One of the best kept secrets around is that you can declare bankruptcy on most tax liabilities. In this chapter you will learn when, where and how you can make use of this important escape route. Many tax pros and even many attorneys do not know what you will soon discover.
For individuals there are two kinds of bankruptcy: Chapter 7 and Chapter 13, which I will call C7 and C13 respectively. With a C7 bankruptcy your slate can be wiped clean, as all your debts are canceled. With a C13 bankruptcy the court designs a payment plan in which you make payments on debts over a three- to five-year period. Although there are strict federal guidelines about bankruptcy, each state determines what property you can retain.

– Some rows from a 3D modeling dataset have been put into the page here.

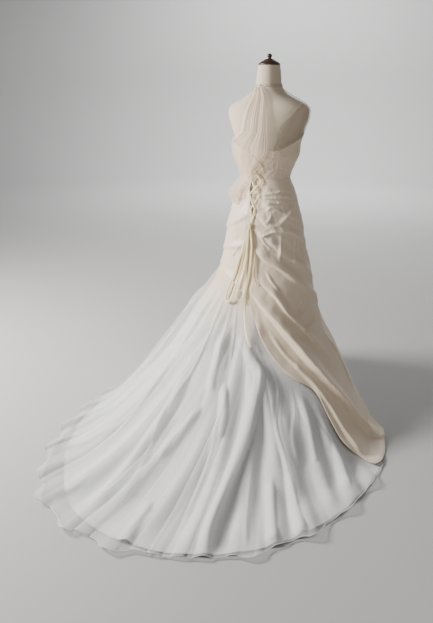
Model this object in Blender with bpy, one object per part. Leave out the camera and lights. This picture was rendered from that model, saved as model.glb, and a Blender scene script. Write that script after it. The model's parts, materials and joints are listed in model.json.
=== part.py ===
"""Wedding dress with a train on a limbless dress form. Metres, +Z up, the train towards +Y.

The origin is on the floor, in the middle of the stand's foot. The wearer's left is +X. A place on the
gown is a bearing (an angle about the body's axis, 0 at the centre back, growing towards +X) and a
station (below 0 the bodice, by height over the waist; 0 at the waist and 1 at the hem). Each layer of
cloth is a wall that stands a stated lift off that surface, so that layers can't cross.
"""
import math
from collections import namedtuple

import bmesh
import bpy
import numpy as np

# Cloth and seams
SATIN = 0.0020
TULLE = 0.0010
SEAM = 0.0003
LAYER_GAP = 0.0005
WAIST_HEIGHT = 1.05
GOWN_EASE = 0.004
WAIST_SOFTNESS = 0.03

# The dress form: half the width, and the depths behind and before the axis, at each height
Ring = namedtuple("Ring", "height half_width back front")
FORM = [
    Ring(0.72, 0.158, 0.118, 0.100),
    Ring(0.80, 0.168, 0.126, 0.104),
    Ring(0.86, 0.164, 0.122, 0.103),
    Ring(0.95, 0.136, 0.101, 0.096),
    Ring(1.05, 0.106, 0.082, 0.086),
    Ring(1.11, 0.126, 0.092, 0.098),
    Ring(1.16, 0.146, 0.100, 0.112),
    Ring(1.20, 0.149, 0.104, 0.118),
    Ring(1.24, 0.160, 0.106, 0.112),
    Ring(1.27, 0.171, 0.106, 0.104),
    Ring(1.31, 0.187, 0.102, 0.094),
    Ring(1.345, 0.191, 0.094, 0.082),
    Ring(1.365, 0.176, 0.086, 0.072),
    Ring(1.38, 0.150, 0.080, 0.064),
    Ring(1.395, 0.118, 0.074, 0.056),
    Ring(1.41, 0.090, 0.067, 0.050),
    Ring(1.43, 0.068, 0.060, 0.047),
    Ring(1.45, 0.058, 0.055, 0.047),
    Ring(1.50, 0.052, 0.051, 0.047),
    Ring(1.53, 0.047, 0.047, 0.044),
]
FORM_ROUNDNESS = 2.1
FORM_SIDES = 32
FORM_LEVELS = [0.72, 0.76, 0.80, 0.86, 0.91, 0.95, 1.00, 1.03, 1.05, 1.08, 1.12, 1.16, 1.20, 1.24, 1.27,
               1.30, 1.325, 1.345, 1.357, 1.368, 1.38, 1.392, 1.405, 1.42, 1.441, 1.452, 1.49, 1.53]

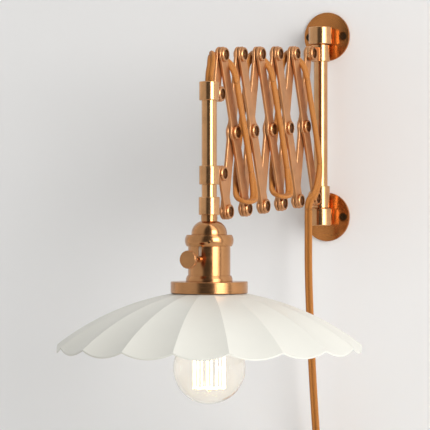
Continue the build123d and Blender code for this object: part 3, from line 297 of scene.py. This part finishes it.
def textile():
    """Braided cotton over a twin flex: crossing threads in a warm ochre, with painted shade in the gaps between
    them.
    """
    shader = Shader("cord_textile")
    heights = []
    for turn in (WEAVE_ANGLE, -WEAVE_ANGLE):
        mapping = shader.nodes.new("ShaderNodeMapping")
        mapping.inputs["Rotation"].default_value = (0, 0, math.radians(turn))
        shader.link(shader.place.outputs["UV"], mapping.inputs["Vector"])
        wave = shader.nodes.new("ShaderNodeTexWave")
        wave.inputs["Scale"].default_value = WEAVE_SCALE
        wave.inputs["Distortion"].default_value = 0.6
        wave.inputs["Detail Scale"].default_value = 2.0
        shader.link(mapping.outputs["Vector"], wave.inputs["Vector"])
        heights.append(wave.outputs["Fac"])
    weave = shader.nodes.new("ShaderNodeMath")
    weave.operation = "MAXIMUM"
    shader.link(heights[0], weave.inputs[0])
    shader.link(heights[1], weave.inputs[1])
    # from near-black in the low gaps between the threads, which is painted shade, up to the ochre of the threads'
    # tops
    tone = shader.ramp(
        weave.outputs["Value"],
        [(0.2, (0.16, 0.046, 0.005)), (0.65, (0.43, 0.14, 0.014)), (1.0, (0.62, 0.235, 0.032))],
    )
    shader.feed(Base_Color=tone)
    shader.feed(Normal=shader.bump(weave.outputs["Value"], 0.25 * MM, 0.8))
    shader.settings(Roughness=0.62, Sheen_Weight=0.08, Sheen_Roughness=0.5)
    return shader.material


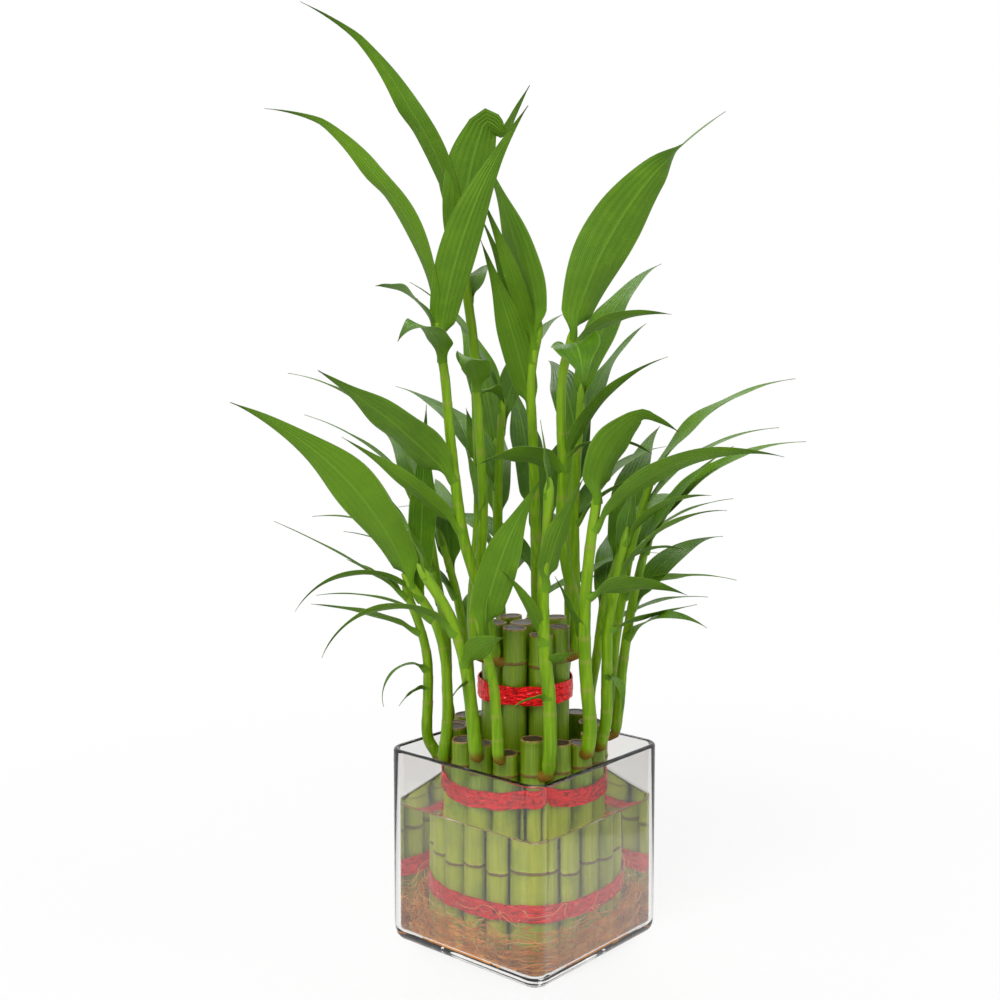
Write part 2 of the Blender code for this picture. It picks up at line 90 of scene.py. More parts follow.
def square_ring(half, corner, z, steps=10):
    """A square with round corners, as points."""
    ring = []
    for quarter in range(4):
        turn = Matrix.Rotation(math.radians(90 * quarter), 3, "Z")
        centre = turn @ Vector((half - corner, half - corner, z))
        ring += [centre + polar(corner, 90 * quarter + 90 * step / steps) for step in range(steps + 1)]
    return ring


def add_piece(name, mesh, slot, nodes):
    """A piece of the object on its one body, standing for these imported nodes."""
    piece = bpy.data.objects.new(name, mesh)
    bpy.context.scene.collection.objects.link(piece)
    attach(piece, "root")
    if nodes:
        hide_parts(*nodes)


def make_piece(name, points, faces, material, slot, nodes, marks=(), turn=None, sharp=40):
    """A closed smooth piece from points in millimetres.

    marks are values stored at its points, by name, for its material. Edges past sharp degrees stay sharp.
    """
    mesh = bpy.data.meshes.new(name)
    mesh.from_pydata([(turn @ point if turn else point) * MM for point in points], [], faces)
    sewn = bmesh.new()
    sewn.from_mesh(mesh)
    bmesh.ops.recalc_face_normals(sewn, faces=sewn.faces)
    sewn.to_mesh(mesh)
    sewn.free()
    for mark, values in dict(marks).items():
        mesh.attributes.new(mark, "FLOAT", "POINT").data.foreach_set("value", values)
    mesh.shade_smooth()
    mesh.set_sharp_from_angle(angle=math.radians(sharp))
    mesh.materials.append(material)
    add_piece(name, mesh, slot, nodes)


class Tree:
    """A node tree as it is put together."""

    def __init__(self, tree):
        self.tree = tree

    def join(self, socket, value):
        value = value.socket if isinstance(value, Number) else value
        if isinstance(value, bpy.types.NodeSocket):
            self.tree.links.new(value, socket)
        elif socket.type == "RGBA":
            socket.default_value = (*value[:3], 1.0)
        else:
            socket.default_value = value

    def node(self, kind, settings=(), inputs=()):
        """A node of this kind, with its settings made and its inputs filled or joined."""
        node = self.tree.nodes.new(kind)
        for name, value in dict(settings).items():
            setattr(node, name, value)
        for name, value in dict(inputs).items():
            self.join(node.inputs[name], value)
        return node

    def number(self, node, output=0):
        return Number(self, node.outputs[output])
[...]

In general, I prefer a C7 bankruptcy to a C13 bankruptcy when it comes to handling excessive tax debt. You can have your entire tax debt wiped off the books if you play it right! You will be amazed how relieved you will feel when your tax burden is completely taken off your shoulders. However, many tax attorneys prefer the C13. Clearly, both have their advantages. Let me begin by discussing the practicalities of a C7 bankruptcy. Then we will look at the advantages of the C13.
HOW A CHAPTER 7 BANKRUPTCY WORKS
Bankruptcy experts often state that if a person’s total debt equals one-half or more of their annual income, they should consider a C7. I think this makes sense if your annual income is $25,000 or more, but it rarely makes sense to declare bankruptcy if your debt is less than $12,500, although there are some exceptions. You should seriously consider a C7 if:
  • Your tax debt seems impossible for you to pay.
  • Any monthly installment payments you could make would barely or wouldn’t even cover the ever-growing interest charges.
  • You will take at least eight or more years to pay off your tax debt.
  • You also have high credit card debt, such as $10,000 or more.
  • Your total assets are less than $15,800 or, if in excess of this amount, are pledged as collateral for a loan.
  • You own a home which is legally “homesteaded” and therefore protected in case of bankruptcy.
  • You have not declared a C7 bankruptcy in the last six years.